Après avoir médiatisé l’affaire du jeune Abdelali qui affirme avoir été expulsé du CHU de Fès alors qu’il est atteint d’un cancer très avancé, nous avons voulu connaitre la version de l’établissement hospitalier. Une source au sein du CHU Hassan 2 nous a ainsi déclaré ce mercredi que Abdelali présentait un cas «très avancé» voir même «désespéré» d’une tumeur. Rejetant catégoriquement les accusions, notre source explique même que le jeune patient aurait été «très gâté» par le centre régional d’oncologie de Fès.
Pour avoir plus de précisions concernant ces propos, nous avons joint la responsable de la cellule communication du CHU. Nawal Mouhoute reste catégorique sur la question relative à l’expulsion. «Expulser un patient ne rentre en aucun cas dans la déontologie» de cet établissement, nous a-t-elle d’emblée affirmé, ajoutant même que «c’est une aberration d’avancer des propos pareils sans fondement. »
La section locale de l’Association l’Avenir des parents et amis des enfants atteints de cancer abonde dans le même sens. Son président, Mehdi Belkhayat nous affirme que «l’expulsion n’est qu’une rumeur » et que le jeune Abdelali a déjà été «suivi pendant 4 ans» et a «eu des soins au CHU Hassan 2. »
La position officielle du CHU, communiquée par cette responsable, indique que «le cas de A. E. est un cas avancé qui, selon les médecins traitants, ne présente ni indication d’hospitalisation, ni indication d’une quelconque chirurgie.» L’établissement public cite ici une décision issue d’une réunion de concertation pluridisciplinaire (RCP).
Arrivé en 2014 au CHU Hassan 2 de Fès avec une tumeur au niveau du thorax, Abdelali, «outre la prise en charge adéquate qui lui a été accordée », a été soigné selon la version de l’hôpital. Ce dernier persiste et signe : «Etant titulaire d’une carte RAMED, le patient a bénéficié d’une exonération des frais de toutes les prestations : Consultations, examens ambulatoires et traitements, dont la chimiothérapie prescrite par voie orale.»
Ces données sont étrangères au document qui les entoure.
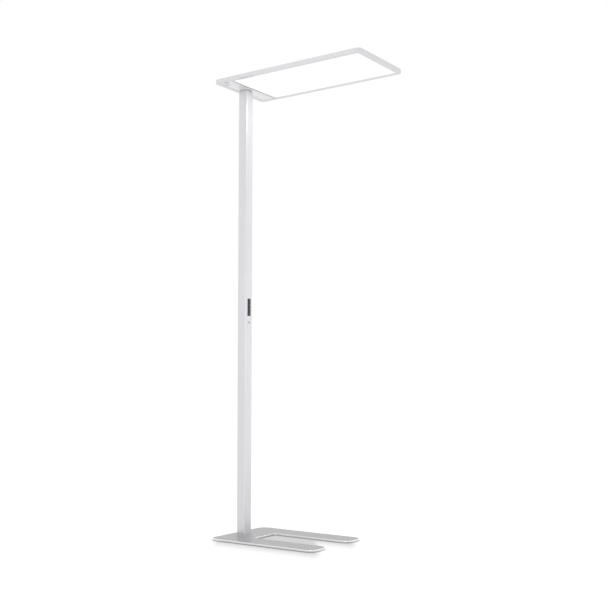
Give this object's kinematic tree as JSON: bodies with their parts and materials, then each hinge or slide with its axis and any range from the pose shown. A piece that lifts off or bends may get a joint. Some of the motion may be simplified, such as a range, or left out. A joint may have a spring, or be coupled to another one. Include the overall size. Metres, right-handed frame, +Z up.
{
  "type": "office floor lamp",
  "caption": "Free-standing office floor lamp with a flat rectangular panel head, a square mast with a push-button strip and a U-shaped base plate.",
  "frame": {"origin": "on the floor, under the middle of the lamp's footprint box", "axes": "+Z up, +X from the mast towards the front of the head and the tips of the base's prongs, +Y to the left when looking along +X"},
  "size_m": [0.734, 0.366, 1.95],
  "materials": {
    "silver_paint": "satin",
    "silver_mast": "satin",
    "silver_head": "satin",
    "glide_rubber": "matte",
    "screw_steel": "satin",
    "screw_painted": "satin",
    "sheet_steel": "satin",
    "switch_metal": "satin",
    "neck_steel": "satin",
    "trim_grey": "satin",
    "panel_black": "satin",
    "key_black": "satin",
    "inlet_black": "satin",
    "contact_brass": "satin",
    "board_green": "satin",
    "lead_sheath": "matte",
    "driver_case": "matte",
    "pillar_nylon": "matte",
    "status_grey": "satin",
    "cover_grey": "satin",
    "sensor_white": "satin",
    "sensor_lens": "satin",
    "light_pipe": "gloss",
    "diffuser_opal": "matte",
    "guide_acrylic": "gloss",
    "reflector_white": "matte",
    "foam_grey": "matte",
    "strip_white": "satin",
    "rail_aluminium": "satin"
  },
  "bodies": {
    "lamp": {"base_plate": "silver_paint", "mast": "silver_mast", "head_frame": "silver_head", "top_cover": "silver_head", "glides": "glide_rubber", "base_screws": "screw_steel", "neck_screws": "screw_steel", "control_screws": "screw_steel", "driver_screws": "screw_steel", "cross_bar_screws": "screw_steel", "carrier_screws": "screw_steel", "sensor_nut": "screw_steel", "end_cover_screws": "screw_painted", "top_cover_screws": "screw_painted", "carrier_plate": "sheet_steel", "driver_bracket": "sheet_steel", "key_switches": "switch_metal", "neck_collar": "neck_steel", "cross_bar": "trim_grey", "control_bezel": "panel_black", "control_back": "panel_black", "mains_inlet": "inlet_black", "inlet_boot": "inlet_black", "inlet_blades": "contact_brass", "control_board": "board_green", "status_board": "board_green", "head_board": "board_green", "sensor_board": "board_green", "control_leads": "lead_sheath", "mains_lead": "lead_sheath", "output_lead": "lead_sheath", "led_leads": "lead_sheath", "sensor_lead": "lead_sheath", "driver": "driver_case", "board_pillars": "pillar_nylon", "status_window": "status_grey", "end_cover": "cover_grey", "sensor_housing": "sensor_white", "sensor_lens": "sensor_lens", "daylight_window": "light_pipe", "diffuser": "diffuser_opal", "light_guide": "guide_acrylic", "reflector_sheet": "reflector_white", "foam_pads": "foam_grey", "led_strip_near": "strip_white", "led_strip_far": "strip_white", "led_rail_near": "rail_aluminium", "led_rail_far": "rail_aluminium"},
    "key_power": {"key_power": "key_black"},
    "key_brighter": {"key_brighter": "key_black"},
    "key_dimmer": {"key_dimmer": "key_black"},
    "key_auto": {"key_auto": "key_black"}
  },
  "joints": [
    {"name": "press_power", "type": "slide", "parent": "lamp", "child": "key_power", "axis": [-1, 0, 0], "range_m": [0, 0.0008], "stiffness_N_per_m": 1500},
    {"name": "press_brighter", "type": "slide", "parent": "lamp", "child": "key_brighter", "axis": [-1, 0, 0], "range_m": [0, 0.0008], "stiffness_N_per_m": 1500},
    {"name": "press_dimmer", "type": "slide", "parent": "lamp", "child": "key_dimmer", "axis": [-1, 0, 0], "range_m": [0, 0.0008], "stiffness_N_per_m": 1500},
    {"name": "press_auto", "type": "slide", "parent": "lamp", "child": "key_auto", "axis": [-1, 0, 0], "range_m": [0, 0.0008], "stiffness_N_per_m": 1500}
  ]
}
Le CHU et le médecin traitant se renvoient-ils la balle ?
Pour répondre la question ultime de «pourquoi ce patient fait des allers-retours entre son domicile et l’hôpital alors qu’il est censé être alité ? », le CHU Hassan 2 de Fès indique que «le médecin (traitant, NDLR) est seul habilité à prendre la décision de son hospitalisation selon l’évolution de sa maladie. »
Nous nous sommes donc orientés vers le professeur Naoufal El Mellas, le médecin traitant d’Abdelali. Bien que le service communication du CHU nous ait confirmé sa disposition à nous fournir plus de détails sur le cas du jeune patient, le docteur a refusé de nous répondre, nous invitant à passer par la cellule de communication pour «toute question ou communication sur le sujet ».
Le CHU de Fès nous a appris que le diagnostic initial du jeune garçon « a été confirmé par une relecture de ses examens anatomo-pathologiques par une experte biologique en France.» Notre source au sein de l’hôpital avance, pour sa part, que le patient aurait «subi quatre traitements chimiothérapiques différents, mais sa tumeur est très résistante.»
Malgré leurs explications, toutes les sources contactées n’ont pas pu répondre à notre simple question de départ : Pourquoi Abdelali, compte tenu de son cas avancé, n’est pas pris en charge et hospitalisé ?
Son frère, contacté par nos soins mercredi, semble avoir compris notre question. «Il était déjà alité au début, et il passait 5 à 6 jours à l’hôpital lors des premières séances de chimiothérapie, mais plus maintenant» nous affirme-t-il. Lui et son frère atteint de cancer devaient repartir au village de Bahmad pour revenir à Fès à plusieurs reprises pour des visites «sur rendez-vous».
«Récemment, les rendez-vous sont devenus plus espacés, le dernier étant prévu dans 28 jours», dit-il, indiquant que durant cette période, son frère n’avait pas de place où rester à l’hôpital. Et d’ajouter que dans leur maison familiale à Bahmad, même ses «parents ne s’approchent pas d’Abdelali et ne lui changent même pas les pansements traditionnels qu’on lui met, à cause de sa tumeur et l’odeur qu’elle dégage.»
Rejeté donc par la famille et par l'hôpital public, le jeune malade est actuellement alité dans la clinique privée Annakhil de Fès, grâce à l'intervention de Khadija Al Amri. Il souffre moins mais sa plaie reste toujours «saignante», selon les propos de son frère.